* _EXERCISE REQUIREMENTS_
Your task is to copy every line of this material exactly.

* _PROVIDED DATA_

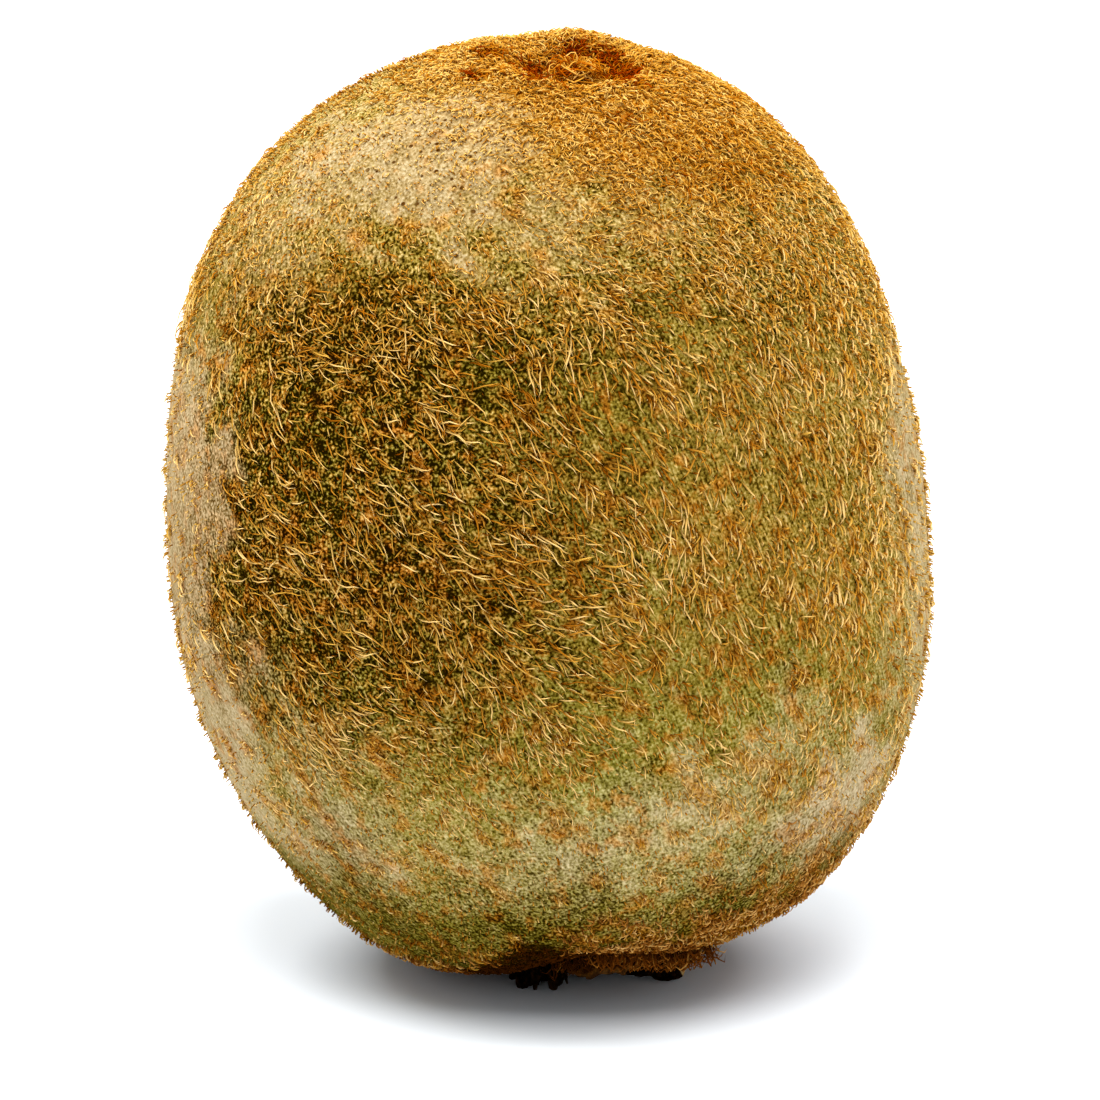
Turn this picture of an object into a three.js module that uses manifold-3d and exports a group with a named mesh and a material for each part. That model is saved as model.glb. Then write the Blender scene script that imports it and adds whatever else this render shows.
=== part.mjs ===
// A ripe green kiwi fruit as picked, standing upright on its stalk end: the berry in its skin, the
// dried calyx under it with the scar of its stalk, and the dried styles in the dimple on top.
// Millimetres, +Z up. The origin is on the surface that the fruit stands on, at the middle of the
// calyx. The front is -Y: the dimple leans that way, and the berry bulges most to -X.
import * as THREE from "three";
import { mergeVertices } from "three/addons/utils/BufferGeometryUtils.js";
import Module from "manifold-3d";

const wasm = await Module();
wasm.setup();

// ---- The berry ----
const HALF_WIDTH = 26.16; // along X, at the belly
const HALF_DEPTH = 24.5; // along Y: a kiwi is a little flattened
const BELLY_Z = 28.7; // height of the widest ring
const CROWN_RISE = 36.05; // belly to the top of the oval, before the dimple
const BASE_DROP = 30.9; // belly to the foot of the oval, before the base is flattened
const CROWN_FULLNESS = 2.36; // superellipse exponents: 2 is an ellipse, and more is boxier
const BASE_FULLNESS = 1.99;
const BERRY_X = -3.39; // the oval's axis stands beside the stalk
const LEAN = 0.08; // how far the crown bulges to -X and the base to +X
const RINGS = 68; // rows of facets from pole to pole
const MERIDIANS = 72;
const POLE_CROWDING = 0.2; // draws the rows towards the two ends, where the detail is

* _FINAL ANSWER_
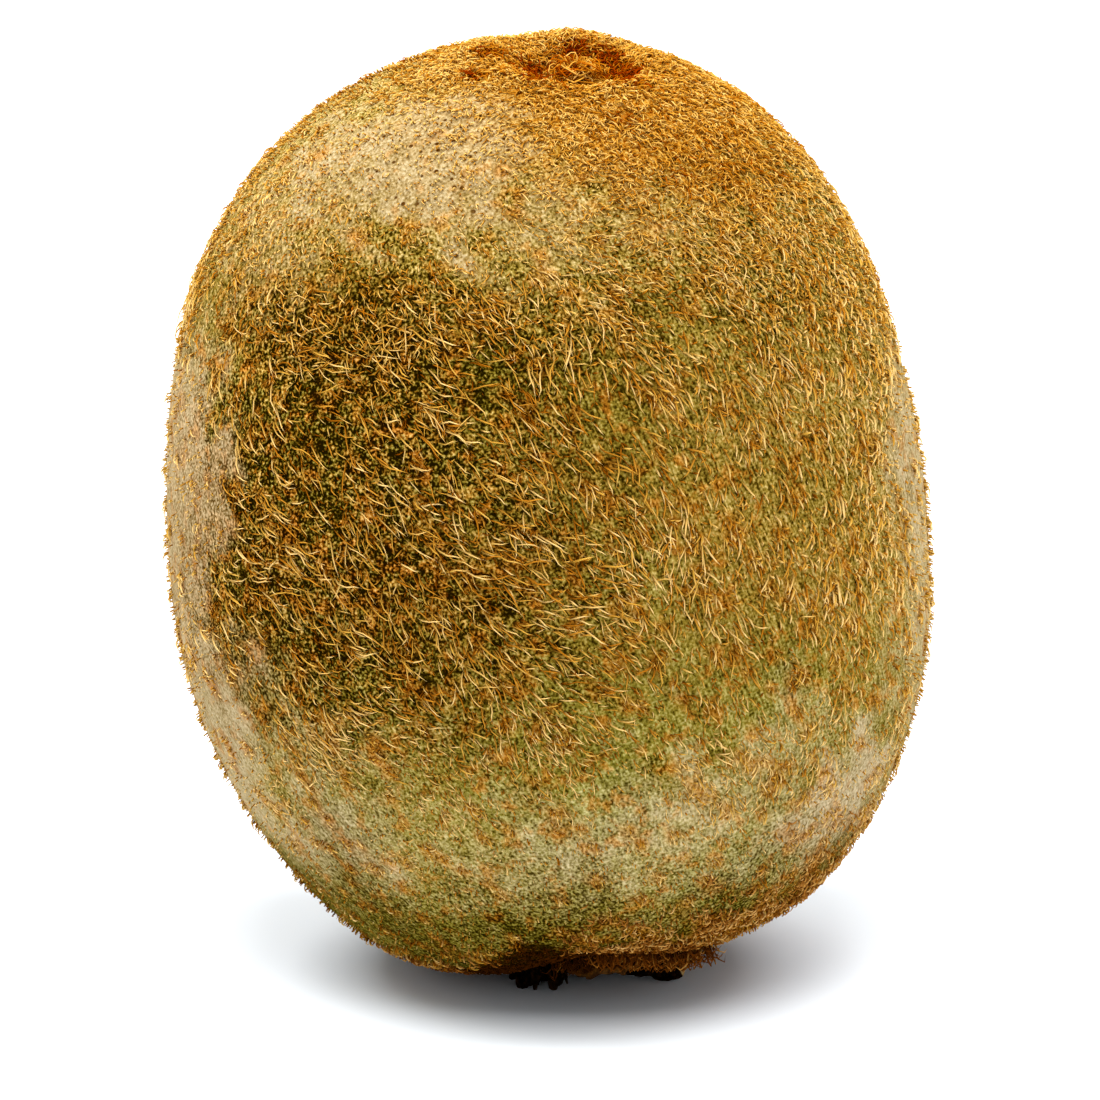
Turn this picture of an object into a three.js module that uses manifold-3d and exports a group with a named mesh and a material for each part. That model is saved as model.glb. Then write the Blender scene script that imports it and adds whatever else this render shows.
=== part.mjs ===
// A ripe green kiwi fruit as picked, standing upright on its stalk end: the berry in its skin, the
// dried calyx under it with the scar of its stalk, and the dried styles in the dimple on top.
// Millimetres, +Z up. The origin is on the surface that the fruit stands on, at the middle of the
// calyx. The front is -Y: the dimple leans that way, and the berry bulges most to -X.
import * as THREE from "three";
import { mergeVertices } from "three/addons/utils/BufferGeometryUtils.js";
import Module from "manifold-3d";

const wasm = await Module();
wasm.setup();

// ---- The berry ----
const HALF_WIDTH = 26.16; // along X, at the belly
const HALF_DEPTH = 24.5; // along Y: a kiwi is a little flattened
const BELLY_Z = 28.7; // height of the widest ring
const CROWN_RISE = 36.05; // belly to the top of the oval, before the dimple
const BASE_DROP = 30.9; // belly to the foot of the oval, before the base is flattened
const CROWN_FULLNESS = 2.36; // superellipse exponents: 2 is an ellipse, and more is boxier
const BASE_FULLNESS = 1.99;
const BERRY_X = -3.39; // the oval's axis stands beside the stalk
const LEAN = 0.08; // how far the crown bulges to -X and the base to +X
const RINGS = 68; // rows of facets from pole to pole
const MERIDIANS = 72;
const POLE_CROWDING = 0.2; // draws the rows towards the two ends, where the detail is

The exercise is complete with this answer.